Hegemon wrote:Even odder than that, 8 BCs and 8 DDs control a total of 500 Cataphract-C missiles each (62 missile per BC+DD), even though Admiral Filareta's SDs could control no more than 40 Cataphract-C missiles each (427 SDs could control 17000 missiles). It seems odd even for SLN a BC/DD pair can jointly control half again as many missiles as a SD.
Good point. Though remember the SLN SDs, despite having a lot of tubes for their tonnage, were not missile oriented ships (the glacial cyclic rate of their tubes is probably indirectly due to this). They were designed to harass and enemy battle line with missiles until they closed to the decisive energy range.
A BC, and certainly the lighter units, should be more missile oriented anyway
Plus:
a) Destroyers are small and nimble enough to spin to use both broadsides in a delayed launch double pumped missile salvo.
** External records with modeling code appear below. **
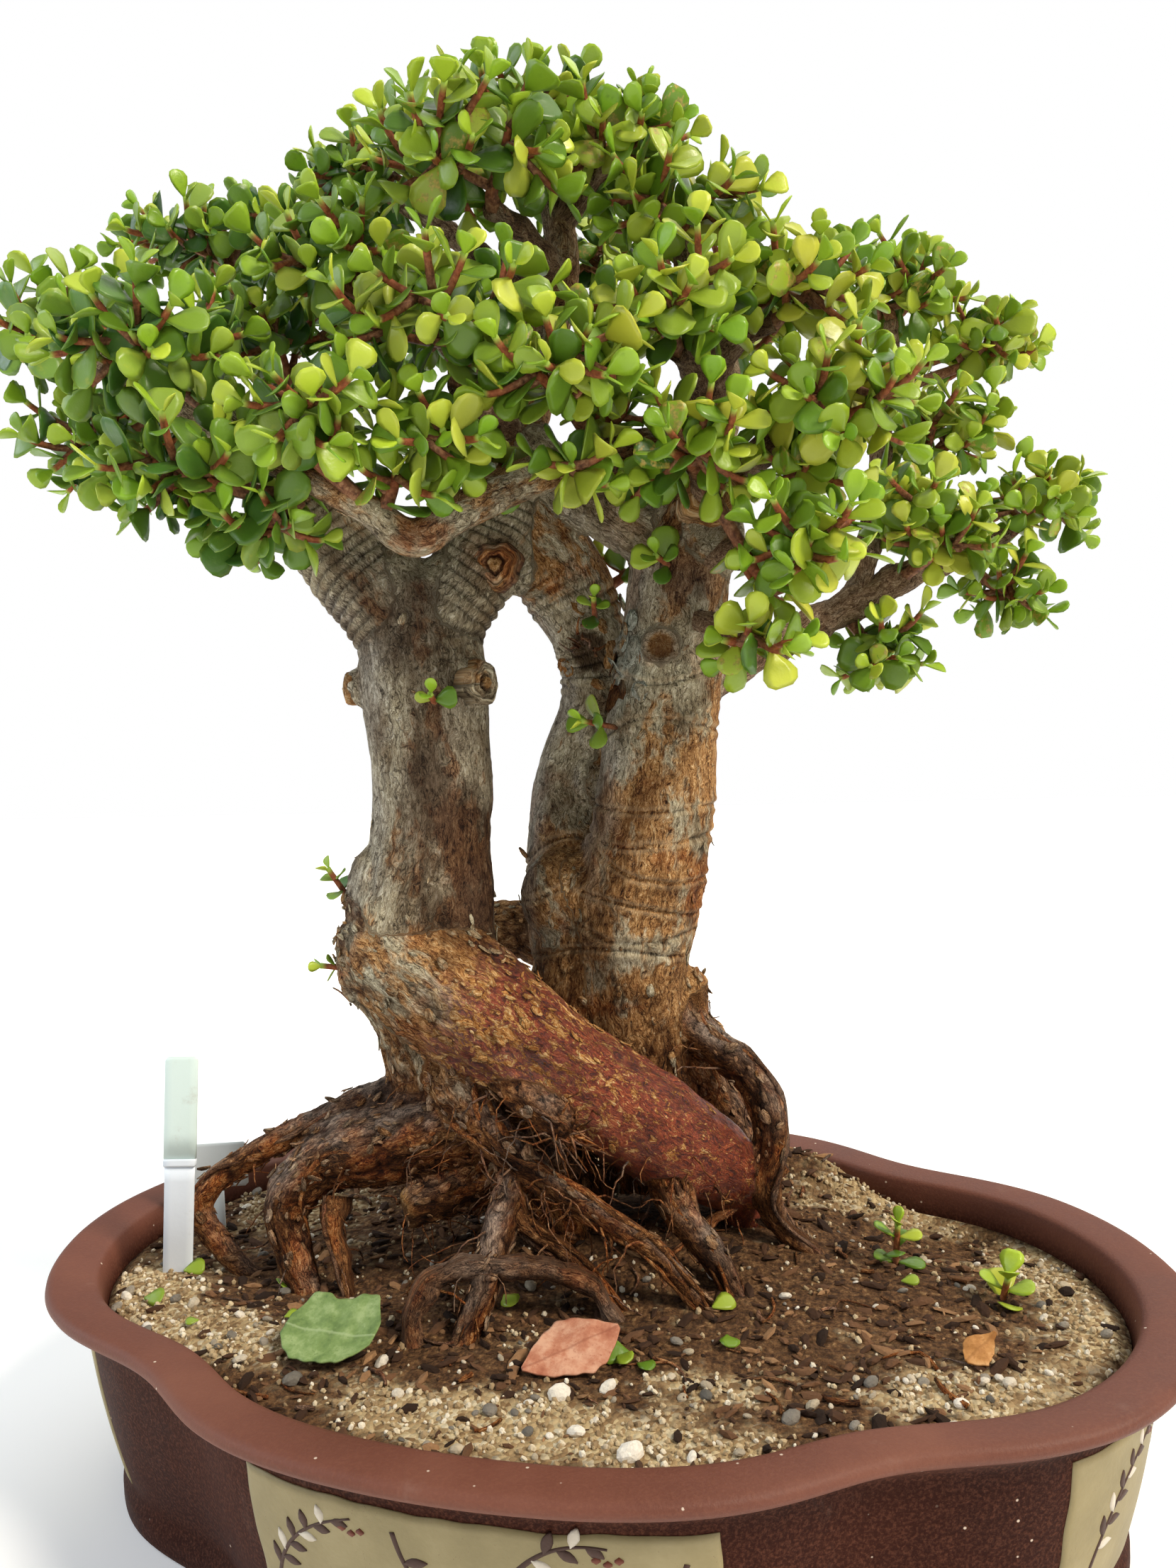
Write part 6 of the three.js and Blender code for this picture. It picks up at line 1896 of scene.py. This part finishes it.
FALLEN = {
    "fallen_leaf_green": {
        "at": (-71, -80), "turn": -0.06, "long": 18, "wide": 14, "tilt": 0.42, "curl": 0.01, "fold": 2,
        "upper": [0.3, 0.85, 0.98, 0.9, 0.86, 0.95, 1.08, 1.0, 0.35],
        "lower": [0.3, 0.7, 0.95, 1.0, 1.0, 0.95, 0.9, 0.7, 0.3],
    },
    "fallen_leaf_red": {
        "at": (15, -70), "turn": 0.62, "long": 18, "wide": 13.5, "tilt": 0.42, "curl": -0.012, "fold": 0,
        "upper": [0.04, 0.38, 0.68, 0.95, 1.12, 1.0, 0.74, 0.4, 0.06],
        "lower": [0.04, 0.3, 0.5, 0.64, 0.74, 0.8, 0.74, 0.5, 0.1],
    },
    "fallen_leaf_tan": {
        "at": (150, -38), "turn": 0.9, "long": 8, "wide": 6, "tilt": 0.5, "curl": -0.03, "fold": 0,
        "upper": [0.1, 0.5, 0.8, 1.0, 0.9, 0.6, 0.3, 0.1],
        "lower": [0.1, 0.6, 0.9, 0.8, 0.7, 0.5, 0.2, 0.1],
    },
}


def fallen_leaf(name, at, turn, long, wide, tilt, curl, fold, upper, lower, material):
    """A dry leaf that leans on the soil, raised towards the back."""
    u = np.linspace(0, 1, 44)[:, None]
    v = np.linspace(-1, 1, 27)[None, :]
    stops = np.linspace(0, 1, len(upper))
    above, below = (wide * np.interp(u, stops, widths) for widths in (upper, lower))
    half = np.maximum(np.where(v > 0, above, below) * (1 + 0.03 * np.sin(37 * u + 2 * np.sign(v))), 0.35)
    y = half * v
    side_ribs = hump((u * 7 - 1.5 * np.abs(v)) % 1, 0.5, 0.07) * (u > 0.06) * (np.abs(v) > 0.05)
    ribs = np.minimum(hump(y, 0, 0.5) + 0.5 * side_ribs, 1)
    wx, wy = (place + way for place, way in zip(at, turned(long * (2 * u - 1), y, turn)))
    wave = 1.1 * noise_at(wx / 9, wy / 9, 0, 2)
    front = wy.min()
    lift = tilt * (wy - front)
    wy = front + (wy - front) * math.cos(math.atan(tilt))
    bent = fold * ramp_up(u, 0.72, 1.0)
    z = soil_height(at[0], front + 6) + 1.6 + lift + curl * y**2 + wave + bent + 0.2 * ribs
    z = np.maximum(z, soil_height(wx, wy) + 1.2)
    top = np.stack([wx, wy, z + 0.5], -1)
    batch = Batch()
    slab(batch, top, top - (0, 0, 0.6), veins=np.tile(ribs.ravel(), 2))
    piece = batch.build(name.replace("fallen_leaf", "dropped_leaf"), [material])
    if material is DRY_TAN:
        dress(piece, "dry_red")
    else:
        dress(piece, name.replace("fallen_leaf", "dry"), name)


TWIGS_ON_SOIL = 110
# Shed leaves: x, y and length.
LITTER = [
    (37, -66, 7), (-100, -63, 6), (-132, -70, 5), (64, -42, 8), (-163, -35, 9), (-165, -58, 9),
    (-113, -39, 8), (56, -26, 10), (34, -61, 12), (29, -63, 8), (123, 12, 7), (-23, -33, 10),
]


def litter():
    """Small leaves that the tree has shed."""
    batch, leaves = Batch(), Leaves()
    for number, (x, y, length) in enumerate(LITTER):
        angle = 2 * math.pi * chance(number, 3, 8)
        along = np.array([math.cos(angle), math.sin(angle), 0.12])
        foot = (x, y, soil_height(x, y) + 1.6)
        tone, warm = 0.3 + 0.5 * chance(number, 2, 2), 0.4 + 0.3 * chance(number, 2, 4)
        draws = chance(number, 5, np.arange(4))
        leaves.add(foot, along, (0.1, -0.25, 1.0), length, tone, warm, 0.1, 0.0, draws)
    leaves.build(batch)
    return batch.build("leaf_litter", [LEAF])


def fallen_twigs(bones):
    """Thin dry twigs and root ends on the soil."""
    draws = np.random.default_rng(21)
    batch = Batch()
    places = spots(900, draws, bones, lambda x, y: 1 - 0.6 * sandiness(x, y))[:TWIGS_ON_SOIL]
    for number, (x, y) in enumerate(places):
        length = 5 + 16 * draws.random() ** 2
        angle = 2 * math.pi * draws.random()
        run = np.linspace(-0.5, 0.5, 6) * length
        bend = draws.normal() * 0.05
        line_x = x + run * math.cos(angle) - bend * run**2 * math.sin(angle)
        line_y = y + run * math.sin(angle) + bend * run**2 * math.cos(angle)
        radius = 0.35 + 0.7 * draws.random() ** 2
        path = np.stack([line_x, line_y, rough_ground(line_x, line_y) + radius + 0.3], 1)
        if (np.abs(path[:, 0]) > 150).any() or (np.abs(path[:, 1]) > 115).any():
            continue
        root_tube(batch, path, np.full(6, radius) * (1, 1, 0.95, 0.9, 0.85, 0.7), 2000 + number)
    return batch.build("fallen_twigs", [BARK])


def dress(piece, slot, *nodes):
    """Fixes a piece to the part and hides the CAD nodes that it stands for. Its finish, slot, is not used."""
    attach(piece, BODY)
    if nodes:
        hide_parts(*nodes)
    return piece


# The studio.
CAMERA_AT = (0.1353, -0.4469, 0.29905)
PITCH, ROLL, AZIMUTH = (math.radians(a) for a in (2.5, -2.22, -15.8))
LENS = 27.03


def camera():
    flat = math.cos(PITCH)
    forward = Vector((math.sin(AZIMUTH) * flat, math.cos(AZIMUTH) * flat, -math.sin(PITCH)))
    right = Vector((math.cos(AZIMUTH), -math.sin(AZIMUTH), 0))
    up = right.cross(forward)
    x_axis = right * math.cos(ROLL) + up * math.sin(ROLL)
    y_axis = up * math.cos(ROLL) - right * math.sin(ROLL)
    data = bpy.data.cameras.new("camera")
    data.lens, data.sensor_width, data.sensor_fit = LENS, 36, "AUTO"
    data.clip_start = 0.01
    made = bpy.data.objects.new("camera", data)
    turn = Matrix((x_axis, y_axis, -forward)).transposed()
    made.matrix_world = Matrix.Translation(CAMERA_AT) @ turn.to_4x4()
    bpy.context.scene.collection.objects.link(made)
    bpy.context.scene.camera = made


def sun(name, way, strength, spread, tint):
    """A distant soft light that shines from a direction."""
    data = bpy.data.lights.new(name, "SUN")
    data.energy, data.angle, data.color = strength, math.radians(spread), tint
    lamp = bpy.data.objects.new(name, data)
    lamp.matrix_world = Vector(way).to_track_quat("Z", "Y").to_matrix().to_4x4()
    bpy.context.scene.collection.objects.link(lamp)


def studio():
    world = bpy.data.worlds.new("studio")
    world.use_nodes = True
    tree = world.node_tree
    light = tree.nodes["Background"]
    light.inputs["Color"].default_value = colour("#eef3f8")
    light.inputs["Strength"].default_value = 0.42
    seen = tree.nodes.new("ShaderNodeBackground")
    seen.inputs["Color"].default_value = colour("#ffffff")
    seen.inputs["Strength"].default_value = 1.0
    rays, mixed = tree.nodes.new("ShaderNodeLightPath"), tree.nodes.new("ShaderNodeMixShader")
    tree.links.new(rays.outputs["Is Camera Ray"], mixed.inputs["Fac"])
    tree.links.new(light.outputs[0], mixed.inputs[1])
    tree.links.new(seen.outputs[0], mixed.inputs[2])
    tree.links.new(mixed.outputs[0], tree.nodes["World Output"].inputs["Surface"])
    bpy.context.scene.world = world
    bpy.context.scene.view_settings.view_transform = "Standard"
    sun("key", (1.0, -0.28, 0.95), 3.4, 18, (1, 0.91, 0.78))
    sun("fill", (-1.0, -0.25, 0.55), 1.5, 45, (0.84, 0.92, 1))
    sun("back", (0.2, 1.0, 1.3), 1.1, 60, (1, 0.97, 0.92))
    size = 4000
    x, y = np.meshgrid(np.linspace(-size, size, 9), np.linspace(-size, size, 9))
    top = np.stack([x, y, 0 * x], -1)
    batch = Batch()
    slab(batch, top, top - (0, 0, 10))
    floor = batch.build("floor", [FLOOR_FINISH], smooth=False)


BARK, LEAF, TWIG = bark_material(), leaf_material(), twig_material()
STONEWARE, PANEL, SOIL = stoneware_material(), panel_material(), soil_material()
INK = motif_material("motif_dark", "#3b2a22", "#59423a", 0.55)
CHALK = motif_material("motif_white", "#b9ac98", "#d9d1c2", 0.35)
RUST = motif_material("motif_rust", "#5e3126", "#7b4534", 0.4)
SAND = grain_material("sand", (0.0, "#8a7355"), (0.35, "#b59d78"), (0.7, "#d2bf9b"), (1.0, "#efe6d2"))
CHIPS = grain_material("chips", (0.0, "#241810"), (0.5, "#4a3222"), (0.85, "#745238"), (1.0, "#a07a55"))
PEBBLES = grain_material(
    "pebbles", (0.0, "#5b5750"), (0.3, "#8b8377"), (0.6, "#b7a78c"), (1.0, "#efe7d8"), roughness=0.7,
)
LABEL_WHITE = plastic_material("label_white", "#dbe5f0", "#e9eff5")
LABEL_MINT = plastic_material("label_mint", "#cfe3dc", "#dcebe6")
LABEL_PALE = plastic_material("label_pale", "#dfe8ea", "#eaf0f0")
DRY_GREEN = dry_leaf_material("dry_green", "#5f7642", "#788f54", "#97a972", "#a9b98a")
DRY_RED = dry_leaf_material("dry_red", "#9c5c44", "#b87c60", "#cf9f82", "#8a4f3a")
DRY_TAN = dry_leaf_material("dry_tan", "#94612f", "#b58049", "#d3a26c", "#8a5a2c")
FLOOR_FINISH = studio_material()

camera()
studio()
ALL_WOOD = Bones({**LIMBS, **ROOTS, **CUT_ENDS})
NO_WOOD = Bones({"far": [[0, 0, -900, 1], [0, 0, -910, 1]], "farther": [[0, 0, -950, 1], [0, 0, -960, 1]]})
WOOD = dress(bark(), "bark", "trunk")
dress(flakes(WOOD, ALL_WOOD), "bark", "trunk")
dress(bosses(WOOD), "bark", "trunk")
dress(slim_limbs(), "bark", "trunk")
dress(rootlets(ALL_WOOD), "bark", "trunk")
crown(ALL_WOOD)
dress(tray(), "stoneware", "pot")
dress(panels(), "stoneware", "pot")
dress(motifs(), "stoneware", "pot")
dress(soil(), "soil", "soil")
loose_soil(ALL_WOOD)
labels()
for (name, shape), dry in zip(FALLEN.items(), (DRY_GREEN, DRY_RED, DRY_TAN)):
    fallen_leaf(name, **shape, material=dry)
dress(litter(), "leaf")
dress(fallen_twigs(ALL_WOOD), "soil")
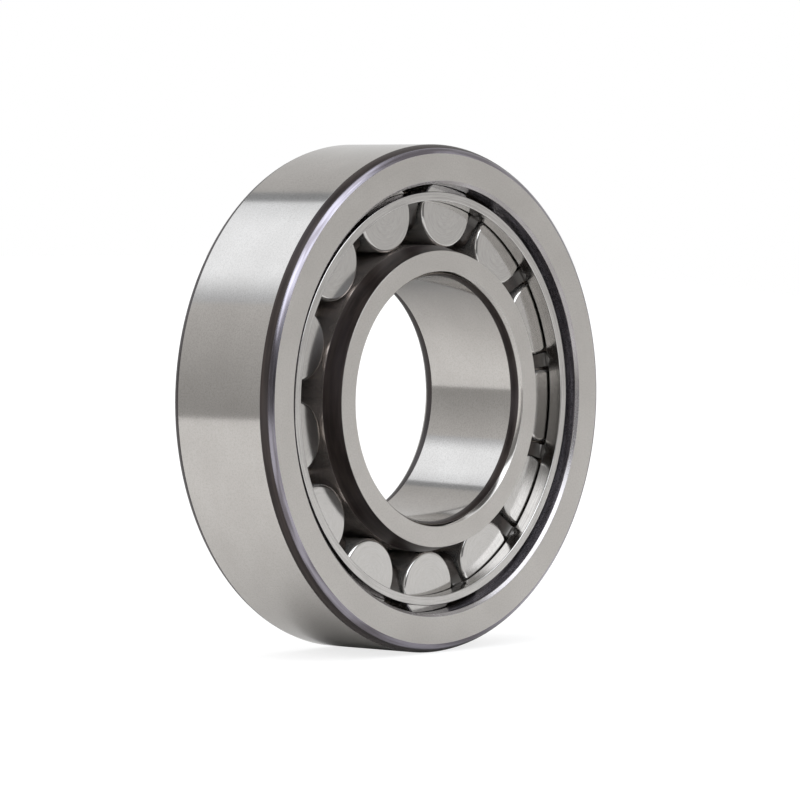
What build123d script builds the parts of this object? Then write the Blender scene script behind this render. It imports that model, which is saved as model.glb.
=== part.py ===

So they'd inherently need at least twice as many control links per broadside as they have tubes.
b) The BC and DD designs appear to be significantly newer than the Scientist/Vega designs, so in addition to being inherently more missile focused were designed with knowledge of somewhat more capable missiles.
c) Frontier Force uses ships up to BC size in actual combat, and would presumably have been providing design feedback on newer classes based on actual combat results.
d) Since missiles are their primary offensive weapon they presumably devote a greater percentage of their broadside area to redundant fire control links - to preserve that offensive capability in the fact of battle damage (since you can't armor a control link's antenna
If you have a class with additional redundant control links you can (to the extend your tactical computers aren't a bottleneck) utilize that previously spare 'hot spare' capacity to control more missiles from your pods.
Still, now that you point it out, I am surprised that they could control, on average, ~50% more missiles than the SDs, More missiles per broadside area area, sure. But 50% more absolute missiles! Wow.